ANO Institute of Arts and Knowledge
How do we begin to define this new moment we are in? Where do we look for terms and concepts that illuminate our past, present and future? How do we rethink and reshape these forms into new narratives? What are the urgent challenges and obstacles Africa and the world currently face? How can Ghanaian, African, and Diasporic thought contribute to overcoming these?

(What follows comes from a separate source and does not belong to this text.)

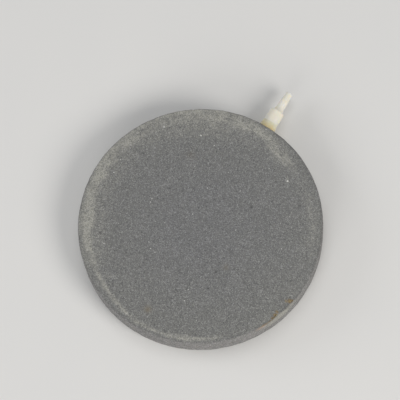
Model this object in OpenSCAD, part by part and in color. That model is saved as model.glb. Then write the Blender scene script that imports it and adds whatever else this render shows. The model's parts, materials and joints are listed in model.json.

Access to culture can be the ultimate tool of transformation, self-knowledge and evolution. With the growth of technology and mobility, the notion of one culture as being of greater value than another no longer holds; and narratives, structures and institutions built on imperial models, museums and educational systems, are looking for new ways of understanding the world. At the same time, African countries despite their wealth of natural resources are still seen us ‘underdeveloped’, and as needing to catch up with the West. Immigration from these and other countries are seen as the root of all problems in societies where far right and nationalistic groups gain traction. Crises of systemic racial violence against people of African Diasporas, especially in countries like America and Brazil, continue to emerge from value systems put in place by the transatlantic slave trade, that served as the foundation of the modern industrialised world.
At ANO, we believe that we can begin to heal the trauma of denigration and separation and to create connections between us as human beings; by developing new ways of thinking and being that are all-encompassing, pluralistic, empathetic; which privilege people, their rights, freedoms, safeties and voices; and which dignify all people regardless of their origin, age, gender, or orientation.